Bourse de Commerce Pinault Collection
Paris just opened after lockdown today and Americans are chomping at the bit to go to the City of Light. I usually don’t like to visit Europe in the summer and will probably wait until the fall. That was my plan until I saw the newly unveiled Bourse de Commerce Pinault Collection art venue that will open to the public on May 22nd. When I lived in Paris, I would sometime walk from rue des Bons Enfants, where I first stayed, to the Marais. On the way, I would pass by the beautiful Bourse de Commerce building which was the site of a corn exchange in the 18th-century and later a stock exchange and offices for the Paris Chamber of Commerce.
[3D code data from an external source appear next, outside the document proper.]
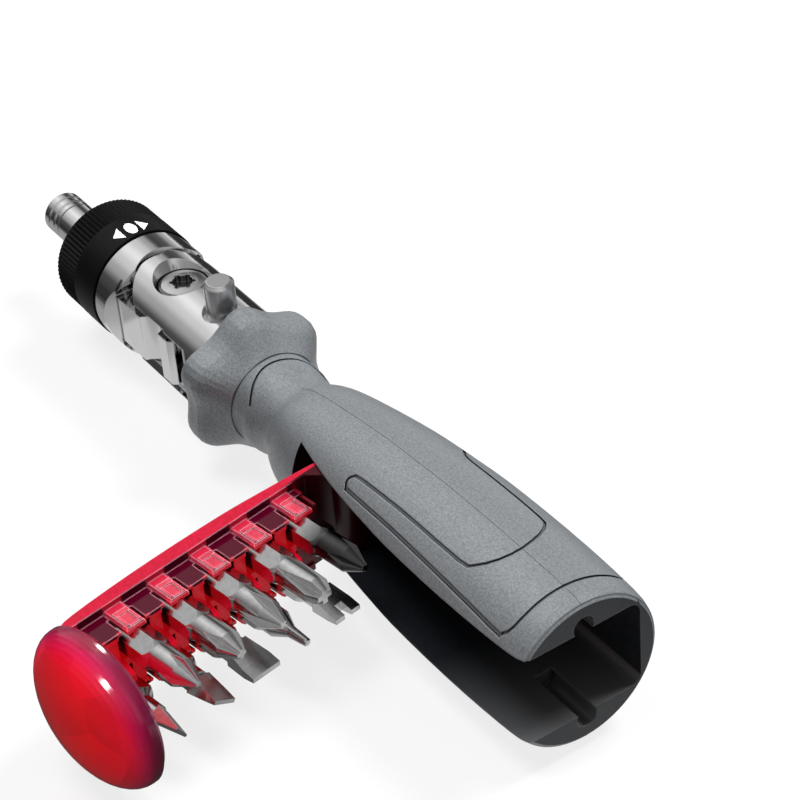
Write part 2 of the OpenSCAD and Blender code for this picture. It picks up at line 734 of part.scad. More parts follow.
module pawl() {
  translate([0, pawl_pivot[0], pawl_pivot[1]]) rotate([-pawl_turn, 0, 0])
    translate([0, -pawl_pivot[0], -pawl_pivot[1]]) {
      along_x(gear_x, gear_end) union() {
        pawl_outline();
        translate(pawl_pivot) circle(pawl_boss, $fn = small_seg);
      }
      translate([0, pawl_pivot[0], pawl_pivot[1]])
        rod_x(gear_x, chamber_end + pawl_pin_l - pass_gap, pawl_pin_r, small_seg);
      translate([0, peg_meshed[0], peg_meshed[1]])
        rod_x(plate_x + run_gap, gear_end, peg_r, fine_seg);
    }
}

module pawl_left() {
  color([0.5, 0.5, 0.52]) pawl();
}

module pawl_right() {
  color([0.5, 0.5, 0.52]) mirror([0, 1, 0]) pawl();
}

// Cam plate: turns with the ring and carries the pawls' pegs in two curved slots.
module cam_plate() {
  peg_rest = turn_about(peg_meshed, pawl_pivot, -pawl_turn);
  color([0.6, 0.6, 0.62]) along_x(plate_x, plate_x + plate_t) difference() {
    union() {
      circle(chamber_r - plate_edge, $fn = round_seg);
      square([2 * tab_half, 2 * (ring_bore + tab_reach)], center = true);
    }
    circle(plate_bore, $fn = small_seg);
    for (side = [0, 1]) mirror([side, 0]) for (k = [-notch_steps:notch_steps])
      let (turn = k * (ring_turn + 1) / notch_steps,
           peg = turn_about(peg_rest, pawl_pivot, pawl_ratio * turn))
      rotate(-turn) translate(peg) circle(peg_r + peg_clear, $fn = fine_seg);
  }
}

module pawl_spring() {
  color([0.66, 0.66, 0.68]) along_x(gear_x + pass_gap, gear_end - pass_gap) intersection() {
    difference() {
      circle(chamber_r - plate_edge, $fn = round_seg);
      circle(chamber_r - plate_edge - spring_leaf, $fn = round_seg);
    }
    polygon([[0, 0], [-2 * chamber_r * sin(spring_leaf_angle), -2 * chamber_r * cos(spring_leaf_angle)],
      [2 * chamber_r * sin(spring_leaf_angle), -2 * chamber_r * cos(spring_leaf_angle)]]);
  }
}

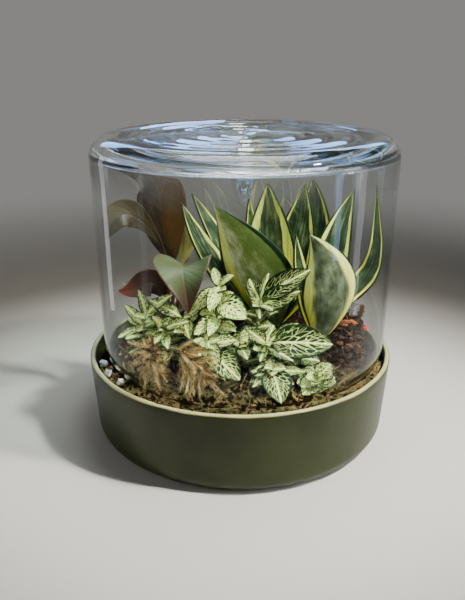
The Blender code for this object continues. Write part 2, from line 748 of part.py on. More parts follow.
def make_moss(ground, home, cutters, green):
    """Sheet moss along the front of the soil, with short blades standing out of it and room for the stems."""
    draw = random.Random(60)
    feet = [Vector(stem.foot) for stem in FITTONIA_STEMS]
    bm = bmesh.new()
    bmesh.ops.create_grid(bm, x_segments=MOSS_COLUMNS, y_segments=len(MOSS_RINGS) - 1, size=1.0)
    for vert in bm.verts:
        share = (vert.co.x + 1) / 2
        angle = radians(MOSS_SPAN[0] + (MOSS_SPAN[1] - MOSS_SPAN[0]) * share)
        ring = round((1 - vert.co.y) / 2 * (len(MOSS_RINGS) - 1))
        radius = MOSS_RINGS[ring] + MOSS_WOBBLE * sin(11 * share + 4 * ring)
        x = DOME_SHIFT + radius * cos(angle)
        y = radius * sin(angle)
        vert.co = (x, y, ground.height(x, y) + MOSS_LIFT)
    bmesh.ops.triangulate(bm, faces=bm.faces)
    patch = add_object("Patch", mesh_of(bm, "Patch"), home)
    shell = patch.modifiers.new("Thickness", "SOLIDIFY")
    shell.thickness = MOSS_THICK * MM
    shell.offset = 1
    bake(patch)
    top = len(patch.data.vertices) // 2
    for vert in patch.data.vertices[:top]:
        vert.co.z += MOSS_BUMP * draw.random() * MM
    room = patch.modifiers.new("Stem holes", "BOOLEAN")
    room.operand_type = "COLLECTION"
    room.collection = cutters
    room.solver = "MANIFOLD"
    pieces = [bake(patch)]
    while len(pieces) <= MOSS_BLADES:
        angle = radians(draw.uniform(MOSS_SPAN[0] + MOSS_EDGE, MOSS_SPAN[1] - MOSS_EDGE))
        radius = draw.uniform(MOSS_RINGS[0] + MOSS_EDGE, MOSS_RINGS[-1] - MOSS_EDGE)
        place = Vector((DOME_SHIFT + radius * cos(angle), radius * sin(angle)))
        if min((place - foot).length for foot in feet) < MOSS_CLEARANCE:
            continue
        root = Vector((*place, ground.height(*place) + MOSS_LIFT + MOSS_BLADE_SUNK))
        lean = Vector((draw.uniform(-MOSS_LEAN, MOSS_LEAN), draw.uniform(-MOSS_LEAN, MOSS_LEAN), 1))
        tip = root + lean * MOSS_BLADE_LENGTH * draw.uniform(0.7, 1.1)
        pieces.append(needle(root, kept_inside(tip, ground), MOSS_BLADE_RADIUS, home))
    return fused("moss_mat", pieces, home, green, "MANIFOLD")


def make_heather(number, place, ground, home, cutters, brown):
    """Small dry sprig: a thin stem with short needles round it."""
    drill_hole(place, HEATHER_HOLE, ground, cutters)
    level = ground.height(*place)
    top = (place[0] + HEATHER_LEAN, place[1] - HEATHER_LEAN, level + HEATHER_HEIGHT)
    line = ((*place, level - HEATHER_FOOT), (*place, level + HEATHER_HEIGHT / 3), top)
    pieces = [tube(line, HEATHER_RADII, home, 4)]
    reach, rise, radius = HEATHER_NEEDLE
    for i in range(HEATHER_NEEDLES):
        root = bezier(line, 0.5 + 0.1 * i)[0]
        turn = radians(GOLDEN_TURN * i)
        tip = root + Vector((reach * cos(turn), reach * sin(turn), rise))
        pieces.append(needle(root, tip, radius, home))
    return fused(f"heather_sprig_{number}", pieces, home, brown)


# Assembly
def main():
    """Build the terrarium from the bowl inwards."""
    clear_scene()
    home = collection("dome_terrarium")
    cutters = collection("cutters")
    earth = material("soil", (0.030, 0.019, 0.012), 0.95)
    white = material("white_stone", (0.72, 0.70, 0.66), 0.7)
    straw = material("straw", (0.42, 0.28, 0.12), 0.9)
    leaf_green = material("fittonia_leaf", (0.20, 0.32, 0.12), 0.5)
    snake_green = material("snake_plant_leaf", (0.16, 0.26, 0.09), 0.4)
    dark_leaf = material("philodendron_leaf", (0.085, 0.045, 0.022), 0.35)
    red_stalk = material("philodendron_stalk", (0.42, 0.055, 0.035), 0.4)
    moss = material("moss", (0.12, 0.13, 0.035), 0.95)
    bark = material("bark", (0.36, 0.15, 0.05), 0.9)
    red = material("bark_end", (0.45, 0.05, 0.03), 0.8)

    make_bowl(home, material("olive_glaze", (0.21, 0.22, 0.12), 0.35))
    make_dome(home, material("clear_glass", (0.95, 0.97, 0.97), 0.02, 0.0, 1.0))
    make_stone_layer(home, white)
    soil = make_soil(home, cutters, earth)
    ground = Ground([soil])
    for number, plan in enumerate(FITTONIA_STEMS, 1):
        make_fittonia(number, plan, ground, home, cutters, leaf_green)
    for number, plan in enumerate(SNAKE_ROSETTES, 1):
        make_rosette(number, plan, ground, home, cutters, snake_green)
    make_philodendron(ground, home, cutters, red_stalk, dark_leaf)
    for number, place in enumerate(HEATHER, 1):
        make_heather(number, place, ground, home, cutters, bark)
    for number, (place, half) in enumerate(STONES, 1):
        make_lump(f"white_stone_{number}", place, half, ground, home, white, number)
    make_lump("bark_chip", *BARK_CHIP, ground, home, bark, 11)
    make_lump("bark_tip", *BARK_TIP, ground, home, red, 12)
    mat = make_moss(ground, home, cutters, moss)
    covered = Ground([soil, mat])
    tufts = [make_tuft(number, plan, covered, home, straw) for number, plan in enumerate(TUFTS, 1)]
    make_lump("bark_sliver", *BARK_SLIVER, Ground(tufts), home, bark, 13)


main()
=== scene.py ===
# %% [markdown]
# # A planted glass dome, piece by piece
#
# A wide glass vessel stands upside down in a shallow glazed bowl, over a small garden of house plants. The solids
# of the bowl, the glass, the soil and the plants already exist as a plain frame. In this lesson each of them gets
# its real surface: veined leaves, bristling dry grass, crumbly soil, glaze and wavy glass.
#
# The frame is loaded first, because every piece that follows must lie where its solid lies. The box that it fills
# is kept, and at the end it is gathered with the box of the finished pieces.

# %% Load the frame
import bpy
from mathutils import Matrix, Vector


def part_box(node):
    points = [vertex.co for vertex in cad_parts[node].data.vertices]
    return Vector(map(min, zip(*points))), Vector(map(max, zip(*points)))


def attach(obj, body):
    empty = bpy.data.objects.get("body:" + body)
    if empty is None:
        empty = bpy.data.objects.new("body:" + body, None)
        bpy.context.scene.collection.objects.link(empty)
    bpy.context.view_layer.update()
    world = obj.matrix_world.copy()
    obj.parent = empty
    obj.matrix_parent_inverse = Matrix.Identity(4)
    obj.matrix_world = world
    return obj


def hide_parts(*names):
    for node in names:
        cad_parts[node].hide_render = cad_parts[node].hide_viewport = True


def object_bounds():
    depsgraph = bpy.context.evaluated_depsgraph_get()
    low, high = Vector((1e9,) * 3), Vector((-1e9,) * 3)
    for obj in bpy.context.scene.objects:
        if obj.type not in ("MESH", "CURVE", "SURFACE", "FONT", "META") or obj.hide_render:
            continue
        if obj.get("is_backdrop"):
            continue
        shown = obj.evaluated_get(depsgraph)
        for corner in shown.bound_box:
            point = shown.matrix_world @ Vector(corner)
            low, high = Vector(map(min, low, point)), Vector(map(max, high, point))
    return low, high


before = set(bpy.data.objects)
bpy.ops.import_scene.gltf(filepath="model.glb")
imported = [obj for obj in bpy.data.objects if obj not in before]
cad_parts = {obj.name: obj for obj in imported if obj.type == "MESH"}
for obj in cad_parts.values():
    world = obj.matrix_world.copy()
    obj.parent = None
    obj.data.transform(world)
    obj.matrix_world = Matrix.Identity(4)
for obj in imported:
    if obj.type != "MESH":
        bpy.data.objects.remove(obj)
frame_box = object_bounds()
print("frame holds", len(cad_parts), "solids")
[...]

“In 2015, the mayor of Paris, Anne Hidalgo, offered François Pinault a 50-year lease on the Bourse de Commerce for a lump sum of €15 million, plus yearly fees. Shortly after, the Paris City Council approved the project to transform the building into an exhibition space for contemporary art, including pieces from his private collection of more than 3,500 works” in a renovated building with a new 30-foot-high concrete cylinder inside the building designed by architect Tadao Ando.
The 113,00 square-foot museum space cost about $194 million and will “stage up to 15 shows a year with Pinault’s own collection hanging alongside loans for curated and thematic exhibitions, according to Martin Bethenod, the deputy Chief Executive Officer of Bourse de Commerce. There will be solo shows, in-situ projects, and standalone artist commissions designed specifically for the building” according to Bloomberg.
“Inside the rotunda there’s a 360-degree mural representing French trade across the continents. The 1,400 square-meter painting was executed in 1889, timed to when France held the Universal Exposition. When Pinault took over the space, it took a team of 24 people working for six months to restore it.”
When you are exhausted from viewing all the art, you can revive yourself at the restaurant on the third floor, La Halle aux Grains run by chefs Michel Bras and his son Sebastien.
Maybe I should start checking flights.